Task statement. Which lines below hold the word "shows"? Report each one.

Given data.
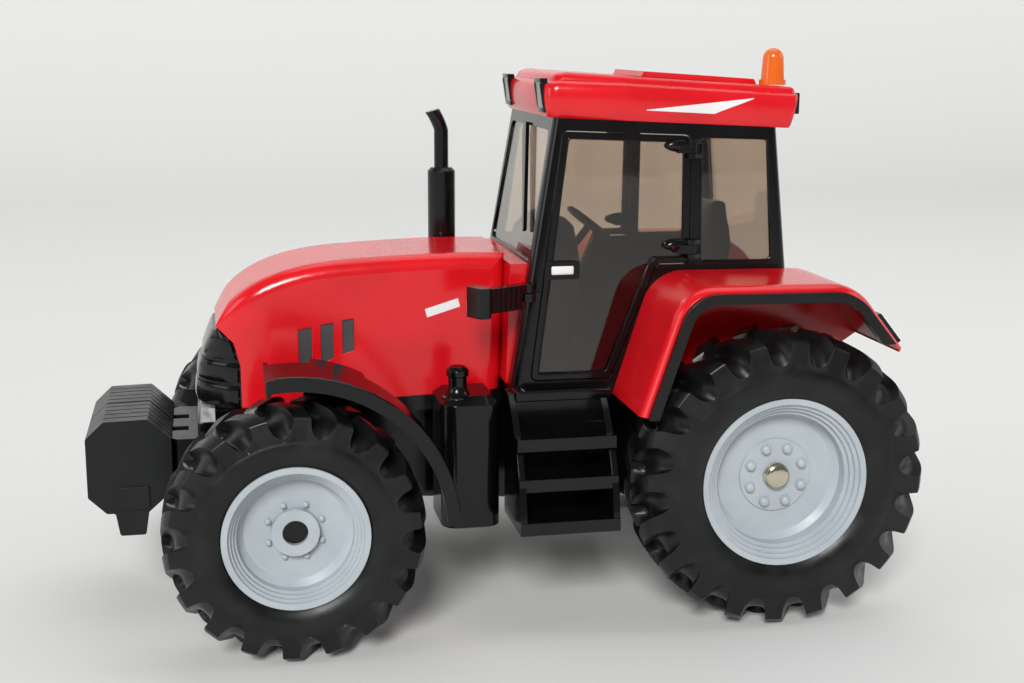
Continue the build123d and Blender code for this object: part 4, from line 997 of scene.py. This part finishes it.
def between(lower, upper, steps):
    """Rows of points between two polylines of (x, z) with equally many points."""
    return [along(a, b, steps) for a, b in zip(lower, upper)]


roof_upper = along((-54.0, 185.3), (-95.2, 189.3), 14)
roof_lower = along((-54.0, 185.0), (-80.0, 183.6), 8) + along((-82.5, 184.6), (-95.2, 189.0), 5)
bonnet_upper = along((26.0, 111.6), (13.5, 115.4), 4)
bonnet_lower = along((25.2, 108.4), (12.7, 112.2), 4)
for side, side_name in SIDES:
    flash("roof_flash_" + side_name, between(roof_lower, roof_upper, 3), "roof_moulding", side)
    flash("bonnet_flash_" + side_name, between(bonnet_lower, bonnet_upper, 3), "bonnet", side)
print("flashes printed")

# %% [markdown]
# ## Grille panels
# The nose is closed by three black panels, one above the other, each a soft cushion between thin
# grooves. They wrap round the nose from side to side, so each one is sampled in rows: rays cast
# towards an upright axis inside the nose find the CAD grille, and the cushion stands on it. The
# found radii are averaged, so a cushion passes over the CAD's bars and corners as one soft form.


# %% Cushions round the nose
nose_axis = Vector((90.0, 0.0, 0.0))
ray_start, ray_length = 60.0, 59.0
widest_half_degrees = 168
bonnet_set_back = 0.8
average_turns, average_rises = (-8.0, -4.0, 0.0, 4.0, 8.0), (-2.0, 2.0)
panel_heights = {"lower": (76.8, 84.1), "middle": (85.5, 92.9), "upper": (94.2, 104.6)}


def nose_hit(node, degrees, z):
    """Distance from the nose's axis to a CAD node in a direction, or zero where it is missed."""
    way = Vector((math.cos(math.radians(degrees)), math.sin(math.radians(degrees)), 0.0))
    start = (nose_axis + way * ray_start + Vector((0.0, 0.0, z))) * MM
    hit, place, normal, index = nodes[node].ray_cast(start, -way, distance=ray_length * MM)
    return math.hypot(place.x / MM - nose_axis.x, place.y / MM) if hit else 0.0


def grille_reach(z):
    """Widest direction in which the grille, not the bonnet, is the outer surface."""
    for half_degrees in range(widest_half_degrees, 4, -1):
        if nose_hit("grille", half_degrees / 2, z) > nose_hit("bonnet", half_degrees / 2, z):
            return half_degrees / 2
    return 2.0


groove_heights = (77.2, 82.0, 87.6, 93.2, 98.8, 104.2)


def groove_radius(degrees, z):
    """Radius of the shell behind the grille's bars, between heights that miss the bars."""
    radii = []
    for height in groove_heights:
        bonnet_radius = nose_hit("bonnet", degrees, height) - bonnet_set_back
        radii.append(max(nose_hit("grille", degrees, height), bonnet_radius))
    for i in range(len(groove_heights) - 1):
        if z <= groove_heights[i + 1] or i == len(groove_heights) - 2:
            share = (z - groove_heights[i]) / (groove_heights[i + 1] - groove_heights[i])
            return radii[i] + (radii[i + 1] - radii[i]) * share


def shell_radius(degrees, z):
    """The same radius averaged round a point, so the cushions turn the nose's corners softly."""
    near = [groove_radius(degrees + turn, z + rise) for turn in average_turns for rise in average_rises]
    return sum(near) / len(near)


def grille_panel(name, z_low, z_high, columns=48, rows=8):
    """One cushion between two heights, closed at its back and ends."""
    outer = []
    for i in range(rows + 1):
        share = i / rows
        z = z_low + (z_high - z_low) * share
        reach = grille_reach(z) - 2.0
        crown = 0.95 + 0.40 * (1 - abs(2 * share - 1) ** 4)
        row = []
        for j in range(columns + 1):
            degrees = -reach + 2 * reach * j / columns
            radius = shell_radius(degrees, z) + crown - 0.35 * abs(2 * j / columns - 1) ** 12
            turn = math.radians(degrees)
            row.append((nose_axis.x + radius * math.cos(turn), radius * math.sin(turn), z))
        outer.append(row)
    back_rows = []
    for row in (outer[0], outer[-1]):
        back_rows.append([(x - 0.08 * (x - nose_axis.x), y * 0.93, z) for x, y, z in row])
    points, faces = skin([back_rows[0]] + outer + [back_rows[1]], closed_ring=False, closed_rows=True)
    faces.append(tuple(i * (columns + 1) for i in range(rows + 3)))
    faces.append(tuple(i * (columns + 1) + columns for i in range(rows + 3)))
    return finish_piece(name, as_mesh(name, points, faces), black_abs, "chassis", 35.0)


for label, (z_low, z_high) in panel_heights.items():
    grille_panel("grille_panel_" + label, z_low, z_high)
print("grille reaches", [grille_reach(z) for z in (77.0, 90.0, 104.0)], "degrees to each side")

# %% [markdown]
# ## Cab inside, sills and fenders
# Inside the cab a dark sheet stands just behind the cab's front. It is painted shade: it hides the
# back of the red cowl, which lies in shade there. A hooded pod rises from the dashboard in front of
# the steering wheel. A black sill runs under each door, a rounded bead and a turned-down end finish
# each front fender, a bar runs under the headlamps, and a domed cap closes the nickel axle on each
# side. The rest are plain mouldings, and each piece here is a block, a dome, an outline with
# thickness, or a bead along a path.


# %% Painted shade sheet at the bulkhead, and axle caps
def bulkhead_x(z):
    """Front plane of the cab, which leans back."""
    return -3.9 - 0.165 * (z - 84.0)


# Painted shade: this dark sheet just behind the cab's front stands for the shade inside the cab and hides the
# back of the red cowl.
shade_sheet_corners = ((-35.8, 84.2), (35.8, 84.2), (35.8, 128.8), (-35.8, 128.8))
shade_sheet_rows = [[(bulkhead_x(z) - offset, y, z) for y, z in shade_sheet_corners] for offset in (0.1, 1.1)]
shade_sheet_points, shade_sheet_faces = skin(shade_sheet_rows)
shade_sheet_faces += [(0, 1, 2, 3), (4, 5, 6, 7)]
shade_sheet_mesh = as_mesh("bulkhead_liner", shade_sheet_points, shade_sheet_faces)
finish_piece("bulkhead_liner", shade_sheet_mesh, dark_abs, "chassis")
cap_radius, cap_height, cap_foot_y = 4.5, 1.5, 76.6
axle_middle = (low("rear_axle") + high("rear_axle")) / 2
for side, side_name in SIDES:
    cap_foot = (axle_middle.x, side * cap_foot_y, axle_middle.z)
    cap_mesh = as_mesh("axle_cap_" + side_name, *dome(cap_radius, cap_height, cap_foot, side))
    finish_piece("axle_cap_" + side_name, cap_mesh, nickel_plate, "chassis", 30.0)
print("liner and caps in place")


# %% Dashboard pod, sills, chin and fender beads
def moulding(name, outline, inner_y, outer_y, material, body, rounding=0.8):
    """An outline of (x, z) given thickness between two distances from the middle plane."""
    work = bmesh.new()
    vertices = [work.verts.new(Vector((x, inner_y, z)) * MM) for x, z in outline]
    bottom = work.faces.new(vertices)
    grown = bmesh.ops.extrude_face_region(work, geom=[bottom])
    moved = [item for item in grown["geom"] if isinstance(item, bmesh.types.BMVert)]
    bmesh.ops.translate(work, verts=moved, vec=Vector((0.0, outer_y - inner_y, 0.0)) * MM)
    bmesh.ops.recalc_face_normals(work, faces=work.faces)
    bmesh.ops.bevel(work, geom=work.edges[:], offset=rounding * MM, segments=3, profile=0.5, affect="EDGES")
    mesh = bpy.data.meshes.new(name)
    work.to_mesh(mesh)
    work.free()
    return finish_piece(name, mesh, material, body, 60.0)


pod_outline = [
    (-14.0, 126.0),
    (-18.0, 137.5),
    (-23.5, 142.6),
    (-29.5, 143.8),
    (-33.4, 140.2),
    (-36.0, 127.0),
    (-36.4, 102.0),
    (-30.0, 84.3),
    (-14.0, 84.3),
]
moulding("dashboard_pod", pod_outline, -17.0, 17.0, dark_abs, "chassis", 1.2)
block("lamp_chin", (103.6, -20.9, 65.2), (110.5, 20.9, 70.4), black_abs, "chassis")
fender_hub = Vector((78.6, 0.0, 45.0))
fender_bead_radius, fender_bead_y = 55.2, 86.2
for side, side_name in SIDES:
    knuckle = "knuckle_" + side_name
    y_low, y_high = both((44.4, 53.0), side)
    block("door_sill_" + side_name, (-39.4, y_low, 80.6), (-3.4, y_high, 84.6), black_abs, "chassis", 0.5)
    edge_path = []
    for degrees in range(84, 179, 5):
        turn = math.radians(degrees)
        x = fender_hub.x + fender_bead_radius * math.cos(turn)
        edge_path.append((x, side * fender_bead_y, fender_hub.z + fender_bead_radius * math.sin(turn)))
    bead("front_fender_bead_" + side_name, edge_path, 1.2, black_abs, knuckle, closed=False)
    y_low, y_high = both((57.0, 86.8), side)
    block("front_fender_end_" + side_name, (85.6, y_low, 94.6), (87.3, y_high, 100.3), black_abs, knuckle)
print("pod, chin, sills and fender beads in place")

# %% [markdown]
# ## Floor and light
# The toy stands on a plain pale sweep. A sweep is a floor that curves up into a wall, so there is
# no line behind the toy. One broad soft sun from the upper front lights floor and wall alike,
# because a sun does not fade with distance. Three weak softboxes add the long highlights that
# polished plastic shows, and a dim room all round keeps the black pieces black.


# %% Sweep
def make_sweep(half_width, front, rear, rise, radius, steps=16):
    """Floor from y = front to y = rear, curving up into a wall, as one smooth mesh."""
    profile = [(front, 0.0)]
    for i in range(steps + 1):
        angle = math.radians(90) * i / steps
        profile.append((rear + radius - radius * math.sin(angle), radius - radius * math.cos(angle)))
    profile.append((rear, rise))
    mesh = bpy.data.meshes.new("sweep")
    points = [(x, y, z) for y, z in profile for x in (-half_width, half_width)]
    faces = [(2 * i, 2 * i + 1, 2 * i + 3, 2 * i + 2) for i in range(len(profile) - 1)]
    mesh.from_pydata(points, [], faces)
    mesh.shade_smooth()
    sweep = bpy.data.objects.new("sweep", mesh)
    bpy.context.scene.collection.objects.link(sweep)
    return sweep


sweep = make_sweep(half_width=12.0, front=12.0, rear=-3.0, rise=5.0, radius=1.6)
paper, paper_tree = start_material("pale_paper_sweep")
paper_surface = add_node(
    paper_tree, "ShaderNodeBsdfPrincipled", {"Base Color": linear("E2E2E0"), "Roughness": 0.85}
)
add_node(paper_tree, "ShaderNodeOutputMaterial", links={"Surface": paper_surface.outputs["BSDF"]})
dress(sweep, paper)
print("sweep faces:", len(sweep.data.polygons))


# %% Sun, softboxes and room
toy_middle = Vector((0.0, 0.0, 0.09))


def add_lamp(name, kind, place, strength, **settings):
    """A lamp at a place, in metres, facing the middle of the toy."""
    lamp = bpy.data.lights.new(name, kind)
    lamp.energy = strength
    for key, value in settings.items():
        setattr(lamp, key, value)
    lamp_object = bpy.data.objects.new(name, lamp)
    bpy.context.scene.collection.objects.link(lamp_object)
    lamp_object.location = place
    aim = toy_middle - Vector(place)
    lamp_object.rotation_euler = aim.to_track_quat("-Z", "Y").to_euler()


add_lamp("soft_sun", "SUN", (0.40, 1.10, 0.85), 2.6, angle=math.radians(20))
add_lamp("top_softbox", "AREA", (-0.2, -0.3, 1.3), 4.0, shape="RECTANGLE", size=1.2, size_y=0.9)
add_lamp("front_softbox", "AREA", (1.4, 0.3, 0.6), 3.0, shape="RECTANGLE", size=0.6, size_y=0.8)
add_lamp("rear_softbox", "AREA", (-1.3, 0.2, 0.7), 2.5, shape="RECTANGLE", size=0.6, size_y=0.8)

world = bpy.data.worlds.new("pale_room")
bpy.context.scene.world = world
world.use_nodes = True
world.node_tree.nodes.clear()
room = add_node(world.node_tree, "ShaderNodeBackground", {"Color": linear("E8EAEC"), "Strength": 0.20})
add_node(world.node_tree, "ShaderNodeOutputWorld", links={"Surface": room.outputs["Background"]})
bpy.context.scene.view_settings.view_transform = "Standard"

--

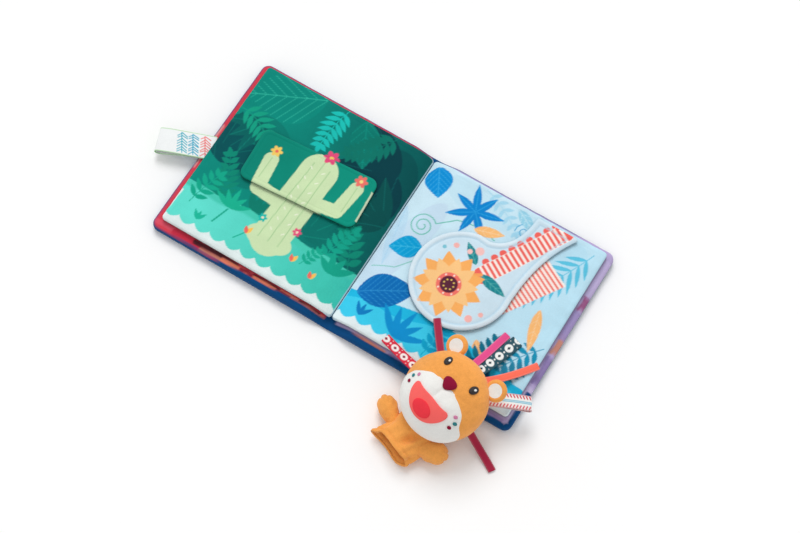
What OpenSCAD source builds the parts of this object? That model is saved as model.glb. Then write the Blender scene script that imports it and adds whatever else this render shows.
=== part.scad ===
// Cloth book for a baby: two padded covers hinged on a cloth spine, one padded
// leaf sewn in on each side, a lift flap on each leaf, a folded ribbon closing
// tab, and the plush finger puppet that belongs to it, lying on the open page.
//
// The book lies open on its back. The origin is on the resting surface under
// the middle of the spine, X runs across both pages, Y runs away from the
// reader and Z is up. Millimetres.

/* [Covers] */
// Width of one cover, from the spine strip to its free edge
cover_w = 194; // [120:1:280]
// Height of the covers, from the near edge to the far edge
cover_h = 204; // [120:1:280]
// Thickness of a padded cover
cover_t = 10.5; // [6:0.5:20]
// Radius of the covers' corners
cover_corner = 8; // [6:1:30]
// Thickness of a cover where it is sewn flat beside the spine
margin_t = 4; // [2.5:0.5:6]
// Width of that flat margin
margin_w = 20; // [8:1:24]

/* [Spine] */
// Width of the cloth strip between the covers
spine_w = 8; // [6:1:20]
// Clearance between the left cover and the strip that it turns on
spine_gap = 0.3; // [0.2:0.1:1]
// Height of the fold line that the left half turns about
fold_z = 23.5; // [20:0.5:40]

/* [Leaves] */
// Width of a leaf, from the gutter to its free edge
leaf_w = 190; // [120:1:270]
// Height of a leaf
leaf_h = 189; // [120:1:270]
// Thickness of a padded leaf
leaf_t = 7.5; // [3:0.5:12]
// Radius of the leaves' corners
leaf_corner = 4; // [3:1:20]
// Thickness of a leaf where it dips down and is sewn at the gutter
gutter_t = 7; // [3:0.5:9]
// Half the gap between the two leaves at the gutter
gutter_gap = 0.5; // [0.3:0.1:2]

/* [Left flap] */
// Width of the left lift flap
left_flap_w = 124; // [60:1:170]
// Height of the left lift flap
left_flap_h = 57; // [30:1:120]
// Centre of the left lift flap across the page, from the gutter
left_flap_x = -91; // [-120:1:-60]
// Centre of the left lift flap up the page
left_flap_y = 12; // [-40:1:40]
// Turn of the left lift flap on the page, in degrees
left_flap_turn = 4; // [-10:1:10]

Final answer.
# polished plastic shows, and a dim room all round keeps the black pieces black.
What OpenSCAD source builds the parts of this object? That model is saved as model.glb. Then write the Blender scene script that imports it and adds whatever else this render shows.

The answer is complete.